Sécuriser les communications et les processus décisionnels
Au-delà de la vigilance individuelle, les entreprises doivent renforcer la sécurité de leurs échanges et de leurs prises de décision. Mettre en place des protocoles de validation renforcés réduit le risque d’usurpation pouvant compromettre des transactions financières ou des décisions stratégiques.
L’authentification multi-facteurs (MFA) doit devenir la norme pour toutes les communications sensibles. Un simple appel ou e-mail ne suffit pas à garantir l’identité d’un interlocuteur. L’adoption de solutions avancées, comme la reconnaissance biométrique ou les certificats numériques, offre une protection supplémentaire.
Les processus internes doivent aussi intégrer des points de contrôle supplémentaires. Par exemple, toute demande de transfert de fonds ou de modification de données sensibles doit faire l’objet d’une confirmation par plusieurs parties prenantes via des canaux indépendants.

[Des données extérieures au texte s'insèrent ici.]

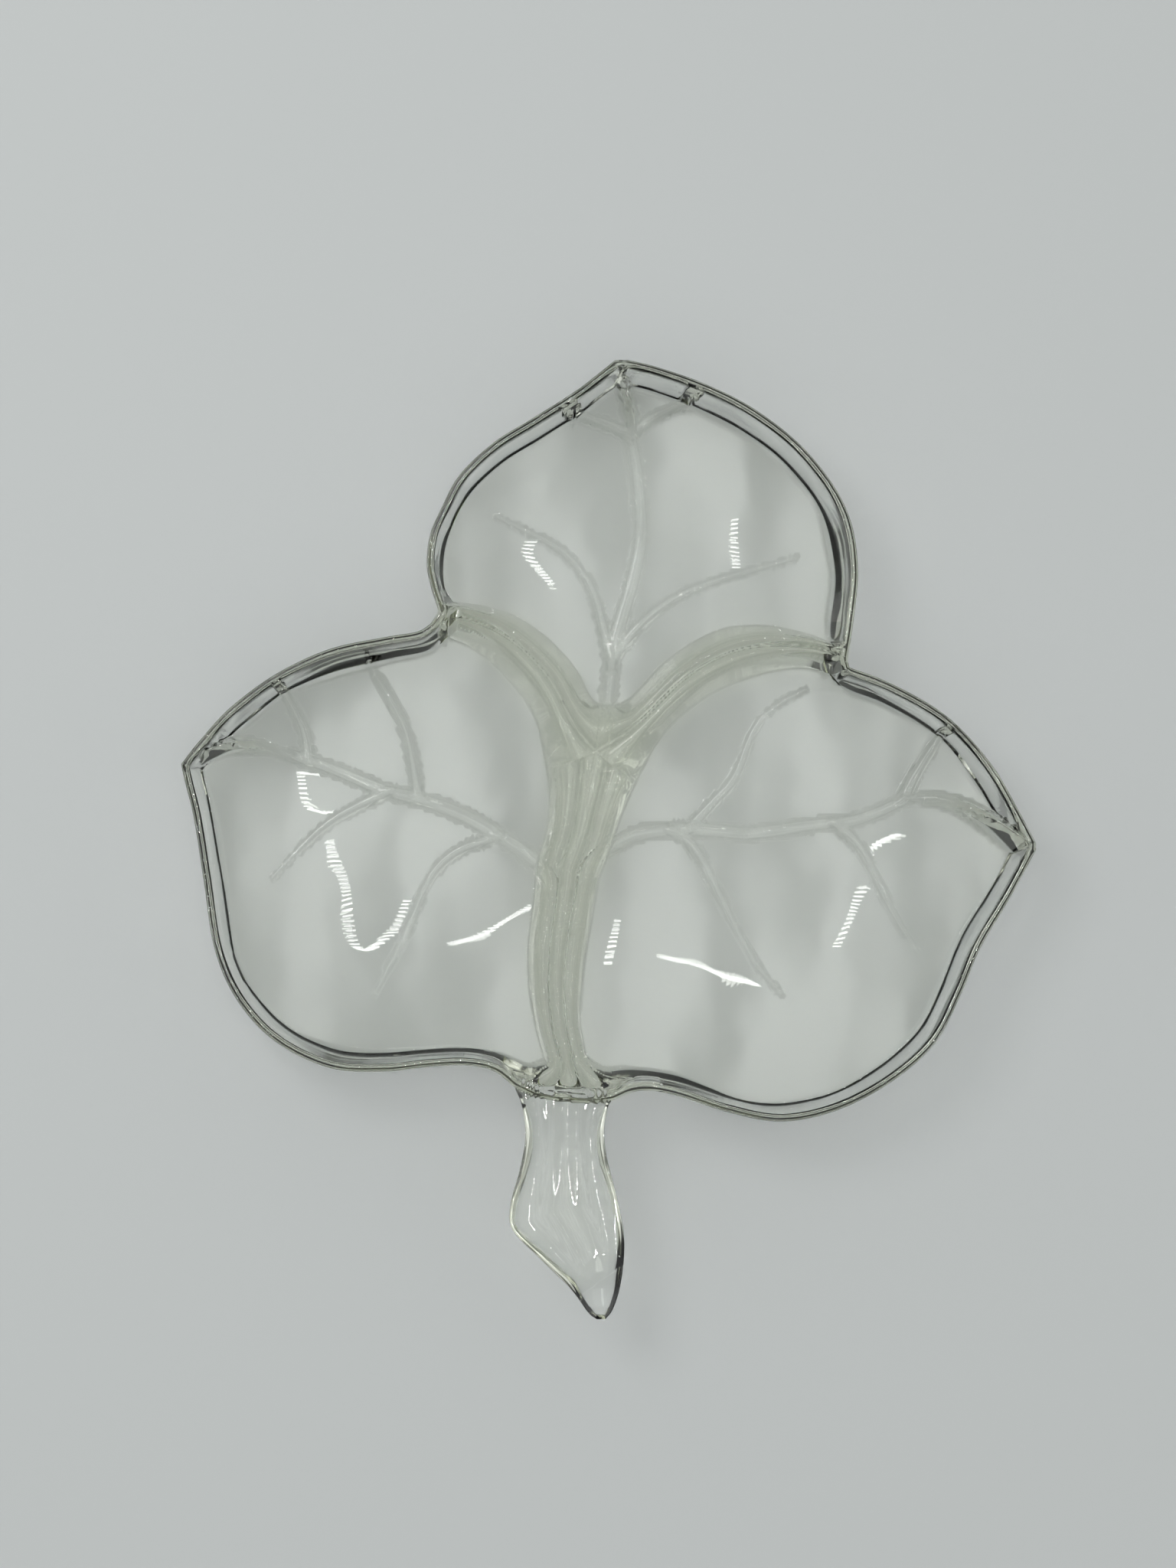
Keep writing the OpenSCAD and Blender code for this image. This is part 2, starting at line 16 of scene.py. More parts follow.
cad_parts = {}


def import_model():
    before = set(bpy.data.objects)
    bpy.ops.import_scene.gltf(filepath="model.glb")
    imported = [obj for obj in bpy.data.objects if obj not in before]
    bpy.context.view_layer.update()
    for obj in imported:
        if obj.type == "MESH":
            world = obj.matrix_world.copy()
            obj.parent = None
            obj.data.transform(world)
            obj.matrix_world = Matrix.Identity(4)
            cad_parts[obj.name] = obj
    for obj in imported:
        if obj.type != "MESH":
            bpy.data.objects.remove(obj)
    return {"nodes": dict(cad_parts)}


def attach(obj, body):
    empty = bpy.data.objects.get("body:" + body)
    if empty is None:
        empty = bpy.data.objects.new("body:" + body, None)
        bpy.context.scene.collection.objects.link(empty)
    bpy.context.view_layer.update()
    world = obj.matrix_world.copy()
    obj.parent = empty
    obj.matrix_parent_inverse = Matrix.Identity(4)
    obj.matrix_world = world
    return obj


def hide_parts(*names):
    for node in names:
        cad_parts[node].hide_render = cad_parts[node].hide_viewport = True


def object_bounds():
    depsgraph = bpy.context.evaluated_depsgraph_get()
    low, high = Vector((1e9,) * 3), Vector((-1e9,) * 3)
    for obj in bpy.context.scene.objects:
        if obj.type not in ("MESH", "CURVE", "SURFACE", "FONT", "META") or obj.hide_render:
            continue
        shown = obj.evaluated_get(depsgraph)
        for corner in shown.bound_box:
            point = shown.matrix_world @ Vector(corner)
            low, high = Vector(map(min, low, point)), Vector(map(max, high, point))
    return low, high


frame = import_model()
cad_low, cad_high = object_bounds()

# Sizes of the dish, in metres
STEM_L = 0.061
BOWL_W = cad_high.x - cad_low.x
BOWL_L = cad_high.y - cad_low.y - STEM_L
ROOT_Y = cad_low.y + STEM_L
RIM_H = 0.024
RIM_W = 0.0022
RIM_R = RIM_W / 2
RIM_MID = RIM_H - RIM_R
FLOOR_T = 0.0045
OUTER_RUN = 0.0052
# How hollow the walls are inside and outside: 1 is straight
WALL_HOLLOW = 3
OUTER_HOLLOW = 4
# Heights of the ridges and the stalks in the middle of the dish, and the runs over which a ridge sinks
# from the rim and over which it ends where the third leaf comes nearer
RIDGE_H = 0.018
STALK_H = 0.017
RIDGE_FALL = 0.024
RIDGE_FADE = 0.004
# Widest and narrowest fillet at the foot of a ridge, and its share of the distance to the floor
FOOT_R = 0.001
LEAST_FOOT_R = 0.0000001
FOOT_SHARE = 0.8
STEM_W = 0.027
STEM_T = 0.009
STEM_SAG = 0.003
STEM_FILLET = 0.0005
FOLD_H = 0.0009
FOLDS = 3
CUT_FILLET = 0.0004
VEIN_H = 0.0021
MIDRIB_W = 0.0048
CORD_W = 0.0042
CORD_H = 0.0018
CORD_END = 0.3
CORD_RISE = 0.0015
VEIN_W = 0.0039
SPINE_H = 0.003
SPINE_CROWN = 0.0012
SPINE_STEEPNESS = 5
SPINE_FILLET = 0.0006

# Section across a ridge, in shares of half its width, and across the stalks, in shares of their width:
# width of the steep side, height of its top, middle and half width of each crest, and fillet
RIDGE_SIDE = 0.6
RIDGE_SHOULDER = 0.8
CREST_MIDDLE = 0.26
CREST_HALF_W = 0.24
RIDGE_ROUND = 0.06
STALK_SIDE = 0.28
STALK_SHOULDER = 0.76
STALK_MIDDLES = (0.25, 0.5, 0.75)
STALK_HALF_W = 0.125
STALK_ROUND = 0.08
# How full the stem's section is (an ellipse has 0.5), and how far the stem reaches under the bowls' rim,
# as a share of the bowls' length
STEM_FULLNESS = 0.75
ROOT_REACH = 0.03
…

Garantir la sécurité des échanges implique aussi les partenaires externes. Ils doivent aussi être formés aux bonnes pratiques afin de limiter les failles exploitables par des cybercriminels
Anticiper l’évolution des deepfakes et s’adapter en continu
Les deepfakes se perfectionnent sans cesse, ce qui complique leur détection. Pour limiter les risques, les entreprises doivent adopter une approche proactive et ajuster régulièrement leurs stratégies de cybersécurité.
Une veille technologique rigoureuse est indispensable. Suivre les avancées en matière de génération et de détection des deepfakes permet d’adapter les outils de protection. Travailler avec des experts en cybersécurité, des chercheurs et des organismes spécialisés aide également à anticiper de nouvelles techniques d’attaque.
Au-delà des outils technologiques, chaque collaborateur doit être formé à repérer les signaux d’alerte. Des exercices réguliers renforcent ces réflexes et évitent les réactions trop instinctives face à une demande inhabituelle. Développer une culture cyber permet d’ancrer ces bonnes pratiques dans le quotidien de l’entreprise.